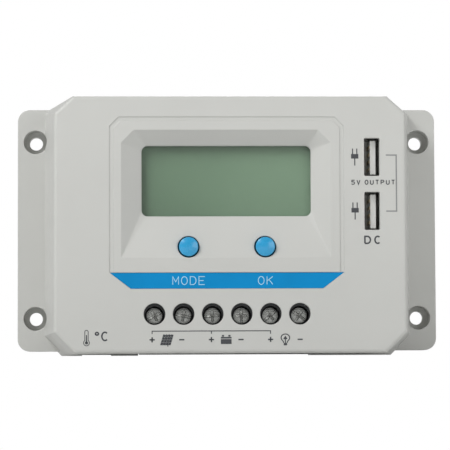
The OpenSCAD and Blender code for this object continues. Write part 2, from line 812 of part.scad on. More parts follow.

- - -

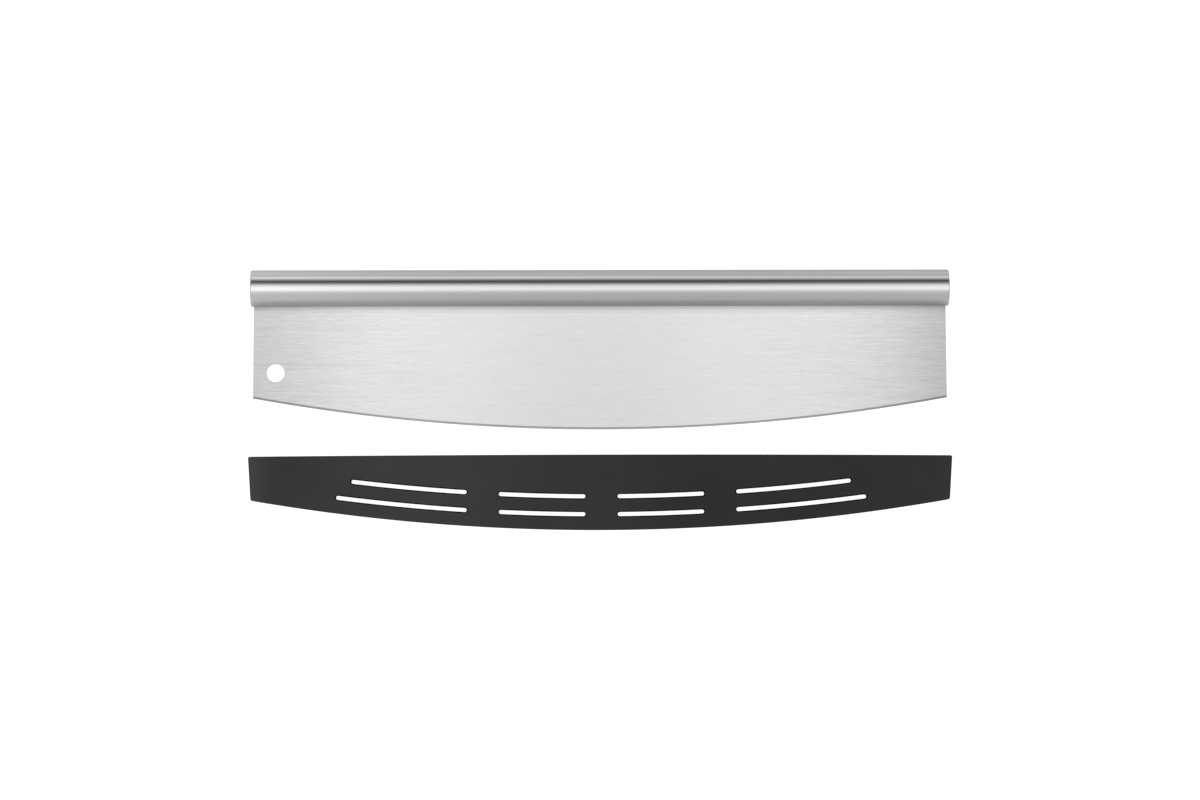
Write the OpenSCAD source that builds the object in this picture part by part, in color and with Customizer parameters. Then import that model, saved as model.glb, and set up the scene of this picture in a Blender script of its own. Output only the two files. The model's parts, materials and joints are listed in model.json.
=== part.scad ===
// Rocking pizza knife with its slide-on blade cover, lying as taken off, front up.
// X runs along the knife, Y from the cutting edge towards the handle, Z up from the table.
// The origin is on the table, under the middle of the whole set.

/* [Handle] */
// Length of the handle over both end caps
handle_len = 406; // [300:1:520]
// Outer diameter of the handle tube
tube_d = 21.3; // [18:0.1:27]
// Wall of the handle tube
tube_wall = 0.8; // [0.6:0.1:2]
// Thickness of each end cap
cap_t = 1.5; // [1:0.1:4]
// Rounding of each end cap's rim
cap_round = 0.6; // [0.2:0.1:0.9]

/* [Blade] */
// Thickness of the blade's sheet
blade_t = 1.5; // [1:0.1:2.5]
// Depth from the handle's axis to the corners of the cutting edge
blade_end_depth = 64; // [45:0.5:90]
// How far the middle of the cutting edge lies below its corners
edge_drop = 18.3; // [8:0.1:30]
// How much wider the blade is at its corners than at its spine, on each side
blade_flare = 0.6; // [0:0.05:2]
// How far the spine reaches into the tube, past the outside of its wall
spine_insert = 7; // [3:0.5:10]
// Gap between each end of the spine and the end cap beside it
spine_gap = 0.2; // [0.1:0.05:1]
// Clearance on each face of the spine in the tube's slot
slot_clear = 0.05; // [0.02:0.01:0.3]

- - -

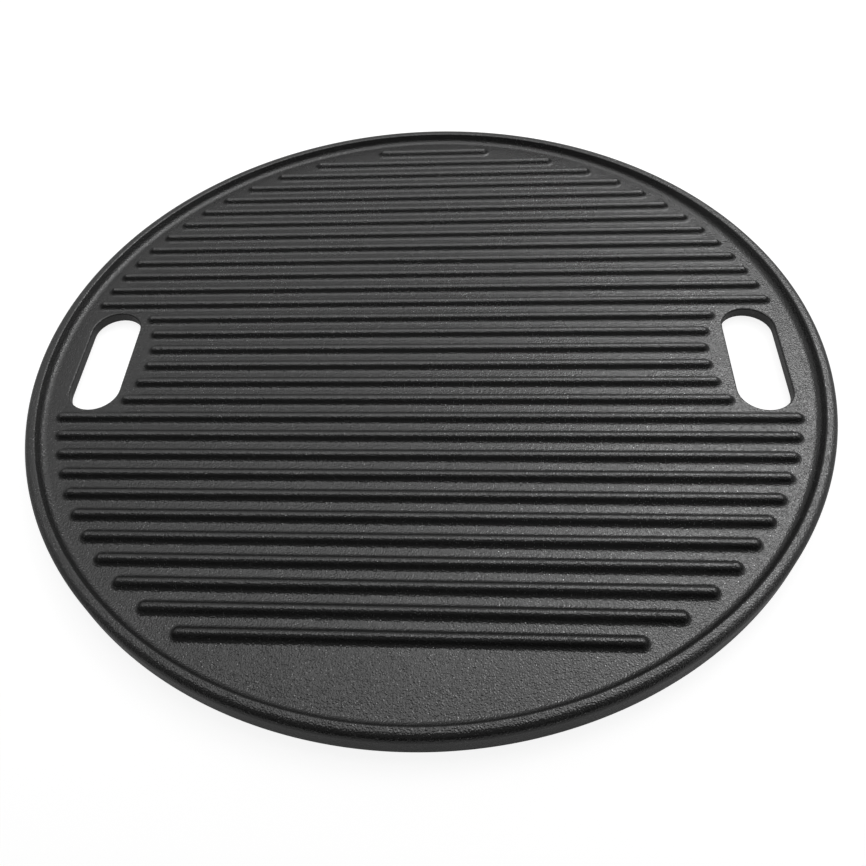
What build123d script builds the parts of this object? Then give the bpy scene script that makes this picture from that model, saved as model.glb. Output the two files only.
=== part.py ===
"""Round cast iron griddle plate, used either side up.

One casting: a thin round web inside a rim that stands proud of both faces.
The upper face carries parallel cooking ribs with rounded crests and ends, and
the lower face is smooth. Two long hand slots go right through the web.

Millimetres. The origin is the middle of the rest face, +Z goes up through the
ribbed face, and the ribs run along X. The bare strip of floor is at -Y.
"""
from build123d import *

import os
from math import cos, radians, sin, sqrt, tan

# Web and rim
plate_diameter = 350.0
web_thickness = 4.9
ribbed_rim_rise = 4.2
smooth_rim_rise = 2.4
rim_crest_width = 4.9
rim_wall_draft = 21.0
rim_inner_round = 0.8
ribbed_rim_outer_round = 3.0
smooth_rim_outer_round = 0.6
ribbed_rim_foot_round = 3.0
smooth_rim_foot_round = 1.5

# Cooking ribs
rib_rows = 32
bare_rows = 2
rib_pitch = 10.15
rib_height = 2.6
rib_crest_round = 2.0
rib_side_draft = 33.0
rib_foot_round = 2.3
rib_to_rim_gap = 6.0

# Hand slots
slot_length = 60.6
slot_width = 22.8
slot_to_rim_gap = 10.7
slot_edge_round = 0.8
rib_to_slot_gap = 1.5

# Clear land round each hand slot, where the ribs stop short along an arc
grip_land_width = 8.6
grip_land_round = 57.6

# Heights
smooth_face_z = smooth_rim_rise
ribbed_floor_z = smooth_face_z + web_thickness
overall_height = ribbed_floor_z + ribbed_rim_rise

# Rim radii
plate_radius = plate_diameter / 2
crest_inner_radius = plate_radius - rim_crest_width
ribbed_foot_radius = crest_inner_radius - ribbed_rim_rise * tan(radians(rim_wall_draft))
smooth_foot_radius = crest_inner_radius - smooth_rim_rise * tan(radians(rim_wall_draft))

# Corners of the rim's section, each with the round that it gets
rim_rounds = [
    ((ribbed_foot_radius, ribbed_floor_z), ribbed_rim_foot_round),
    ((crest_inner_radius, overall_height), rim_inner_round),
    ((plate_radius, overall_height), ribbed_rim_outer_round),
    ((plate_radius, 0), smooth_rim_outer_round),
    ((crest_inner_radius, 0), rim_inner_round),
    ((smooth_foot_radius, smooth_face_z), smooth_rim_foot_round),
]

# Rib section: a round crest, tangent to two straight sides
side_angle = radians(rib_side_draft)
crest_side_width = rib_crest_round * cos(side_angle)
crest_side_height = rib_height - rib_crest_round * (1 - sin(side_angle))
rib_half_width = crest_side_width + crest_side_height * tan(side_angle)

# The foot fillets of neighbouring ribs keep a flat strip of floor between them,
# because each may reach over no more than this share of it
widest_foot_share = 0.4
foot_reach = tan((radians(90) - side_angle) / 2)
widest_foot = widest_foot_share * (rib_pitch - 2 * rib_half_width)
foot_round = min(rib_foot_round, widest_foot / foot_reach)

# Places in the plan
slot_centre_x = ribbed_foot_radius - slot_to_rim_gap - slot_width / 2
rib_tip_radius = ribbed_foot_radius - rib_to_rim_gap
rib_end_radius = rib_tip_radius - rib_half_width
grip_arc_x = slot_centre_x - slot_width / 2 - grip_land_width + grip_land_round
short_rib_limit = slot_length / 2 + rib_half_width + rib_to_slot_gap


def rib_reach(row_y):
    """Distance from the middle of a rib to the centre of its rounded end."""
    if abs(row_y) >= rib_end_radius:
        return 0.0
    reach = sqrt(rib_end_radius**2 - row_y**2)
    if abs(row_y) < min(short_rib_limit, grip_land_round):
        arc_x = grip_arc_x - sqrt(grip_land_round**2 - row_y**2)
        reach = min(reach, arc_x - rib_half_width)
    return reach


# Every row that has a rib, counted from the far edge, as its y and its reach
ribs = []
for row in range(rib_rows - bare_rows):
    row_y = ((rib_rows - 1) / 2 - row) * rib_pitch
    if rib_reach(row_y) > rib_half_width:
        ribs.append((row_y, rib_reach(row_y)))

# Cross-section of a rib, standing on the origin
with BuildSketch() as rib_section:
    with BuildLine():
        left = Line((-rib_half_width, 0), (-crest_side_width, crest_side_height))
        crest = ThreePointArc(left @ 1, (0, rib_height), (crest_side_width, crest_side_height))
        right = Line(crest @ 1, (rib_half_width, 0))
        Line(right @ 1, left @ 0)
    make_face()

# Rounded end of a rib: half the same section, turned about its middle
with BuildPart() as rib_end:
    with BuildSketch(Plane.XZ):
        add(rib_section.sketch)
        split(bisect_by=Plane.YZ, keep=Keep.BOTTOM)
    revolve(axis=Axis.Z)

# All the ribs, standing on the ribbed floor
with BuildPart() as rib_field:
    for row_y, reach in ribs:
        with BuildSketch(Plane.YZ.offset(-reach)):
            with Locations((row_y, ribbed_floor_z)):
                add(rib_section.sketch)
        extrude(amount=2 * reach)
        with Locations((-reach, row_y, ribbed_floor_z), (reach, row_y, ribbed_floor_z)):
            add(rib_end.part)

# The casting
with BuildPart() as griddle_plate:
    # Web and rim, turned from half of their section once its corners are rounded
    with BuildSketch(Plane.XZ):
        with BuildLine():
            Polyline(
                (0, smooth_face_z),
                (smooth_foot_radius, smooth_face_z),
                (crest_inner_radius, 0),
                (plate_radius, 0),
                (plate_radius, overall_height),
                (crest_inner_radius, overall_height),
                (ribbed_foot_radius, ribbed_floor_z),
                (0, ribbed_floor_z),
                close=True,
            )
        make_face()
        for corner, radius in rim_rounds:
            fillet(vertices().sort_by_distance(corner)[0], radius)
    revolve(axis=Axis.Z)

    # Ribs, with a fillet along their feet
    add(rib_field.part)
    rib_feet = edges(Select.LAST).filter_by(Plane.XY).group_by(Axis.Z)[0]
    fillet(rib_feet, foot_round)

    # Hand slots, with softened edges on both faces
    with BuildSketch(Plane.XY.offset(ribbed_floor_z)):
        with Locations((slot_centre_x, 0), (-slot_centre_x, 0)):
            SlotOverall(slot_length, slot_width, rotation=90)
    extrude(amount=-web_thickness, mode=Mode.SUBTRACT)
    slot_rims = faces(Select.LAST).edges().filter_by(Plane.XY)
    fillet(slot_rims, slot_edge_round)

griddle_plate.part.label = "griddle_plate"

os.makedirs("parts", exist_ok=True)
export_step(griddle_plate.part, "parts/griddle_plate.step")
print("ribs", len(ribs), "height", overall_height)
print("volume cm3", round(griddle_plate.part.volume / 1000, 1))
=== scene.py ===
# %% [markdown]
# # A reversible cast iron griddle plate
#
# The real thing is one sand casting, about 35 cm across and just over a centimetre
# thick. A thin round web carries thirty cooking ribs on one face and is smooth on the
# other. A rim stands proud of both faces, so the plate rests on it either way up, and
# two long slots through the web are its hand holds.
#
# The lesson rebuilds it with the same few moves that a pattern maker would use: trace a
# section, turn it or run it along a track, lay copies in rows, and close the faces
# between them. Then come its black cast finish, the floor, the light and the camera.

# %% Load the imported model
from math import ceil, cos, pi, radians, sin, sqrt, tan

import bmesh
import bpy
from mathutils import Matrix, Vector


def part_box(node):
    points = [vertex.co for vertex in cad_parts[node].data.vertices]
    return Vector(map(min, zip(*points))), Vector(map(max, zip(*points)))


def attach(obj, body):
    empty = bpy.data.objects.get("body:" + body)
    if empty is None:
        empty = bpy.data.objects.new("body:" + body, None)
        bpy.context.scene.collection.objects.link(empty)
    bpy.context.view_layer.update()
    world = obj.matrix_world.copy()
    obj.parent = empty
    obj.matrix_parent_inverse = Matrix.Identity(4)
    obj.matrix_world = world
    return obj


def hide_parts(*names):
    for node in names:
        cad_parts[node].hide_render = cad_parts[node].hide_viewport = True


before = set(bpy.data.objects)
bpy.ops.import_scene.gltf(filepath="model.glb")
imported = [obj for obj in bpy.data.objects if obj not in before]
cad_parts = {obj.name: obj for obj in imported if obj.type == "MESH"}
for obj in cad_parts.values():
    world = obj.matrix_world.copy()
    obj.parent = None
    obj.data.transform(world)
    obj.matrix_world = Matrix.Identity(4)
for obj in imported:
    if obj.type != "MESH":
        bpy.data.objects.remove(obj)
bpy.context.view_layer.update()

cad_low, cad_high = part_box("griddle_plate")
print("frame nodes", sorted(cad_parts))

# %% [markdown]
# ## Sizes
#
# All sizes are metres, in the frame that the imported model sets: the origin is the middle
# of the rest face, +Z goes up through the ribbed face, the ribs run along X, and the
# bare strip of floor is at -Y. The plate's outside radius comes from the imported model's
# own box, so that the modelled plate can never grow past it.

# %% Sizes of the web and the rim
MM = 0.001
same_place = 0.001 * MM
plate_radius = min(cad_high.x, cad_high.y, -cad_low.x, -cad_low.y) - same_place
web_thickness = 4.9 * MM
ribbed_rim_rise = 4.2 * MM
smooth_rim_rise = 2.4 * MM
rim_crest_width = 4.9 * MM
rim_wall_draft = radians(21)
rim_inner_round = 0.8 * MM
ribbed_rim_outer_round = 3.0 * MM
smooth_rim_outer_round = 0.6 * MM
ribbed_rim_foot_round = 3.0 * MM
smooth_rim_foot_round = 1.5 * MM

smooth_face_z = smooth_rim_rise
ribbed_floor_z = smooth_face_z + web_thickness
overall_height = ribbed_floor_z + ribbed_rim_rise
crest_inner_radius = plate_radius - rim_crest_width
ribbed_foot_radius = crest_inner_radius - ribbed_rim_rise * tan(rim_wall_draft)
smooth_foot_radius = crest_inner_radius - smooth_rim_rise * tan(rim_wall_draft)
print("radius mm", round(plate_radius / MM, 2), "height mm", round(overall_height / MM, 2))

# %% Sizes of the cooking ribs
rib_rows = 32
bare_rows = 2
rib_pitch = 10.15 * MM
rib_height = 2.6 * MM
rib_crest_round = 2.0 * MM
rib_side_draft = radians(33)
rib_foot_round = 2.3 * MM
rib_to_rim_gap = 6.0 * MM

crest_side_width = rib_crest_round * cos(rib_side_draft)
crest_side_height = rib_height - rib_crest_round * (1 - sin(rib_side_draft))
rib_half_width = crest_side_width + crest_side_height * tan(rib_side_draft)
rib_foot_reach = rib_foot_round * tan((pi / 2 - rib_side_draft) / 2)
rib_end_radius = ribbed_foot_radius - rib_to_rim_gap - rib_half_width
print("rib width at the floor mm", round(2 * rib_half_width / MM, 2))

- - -

Exactly reproduce the stretch from the line with "# Hand slots, with" through the line with "points = [vertex.co", including both ends and nothing else.

> _OUTPUT OF THE TASK_
    # Hand slots, with softened edges on both faces
    with BuildSketch(Plane.XY.offset(ribbed_floor_z)):
        with Locations((slot_centre_x, 0), (-slot_centre_x, 0)):
            SlotOverall(slot_length, slot_width, rotation=90)
    extrude(amount=-web_thickness, mode=Mode.SUBTRACT)
    slot_rims = faces(Select.LAST).edges().filter_by(Plane.XY)
    fillet(slot_rims, slot_edge_round)

griddle_plate.part.label = "griddle_plate"

os.makedirs("parts", exist_ok=True)
export_step(griddle_plate.part, "parts/griddle_plate.step")
print("ribs", len(ribs), "height", overall_height)
print("volume cm3", round(griddle_plate.part.volume / 1000, 1))
=== scene.py ===
# %% [markdown]
# # A reversible cast iron griddle plate
#
# The real thing is one sand casting, about 35 cm across and just over a centimetre
# thick. A thin round web carries thirty cooking ribs on one face and is smooth on the
# other. A rim stands proud of both faces, so the plate rests on it either way up, and
# two long slots through the web are its hand holds.
#
# The lesson rebuilds it with the same few moves that a pattern maker would use: trace a
# section, turn it or run it along a track, lay copies in rows, and close the faces
# between them. Then come its black cast finish, the floor, the light and the camera.

# %% Load the imported model
from math import ceil, cos, pi, radians, sin, sqrt, tan

import bmesh
import bpy
from mathutils import Matrix, Vector


def part_box(node):
    points = [vertex.co for vertex in cad_parts[node].data.vertices]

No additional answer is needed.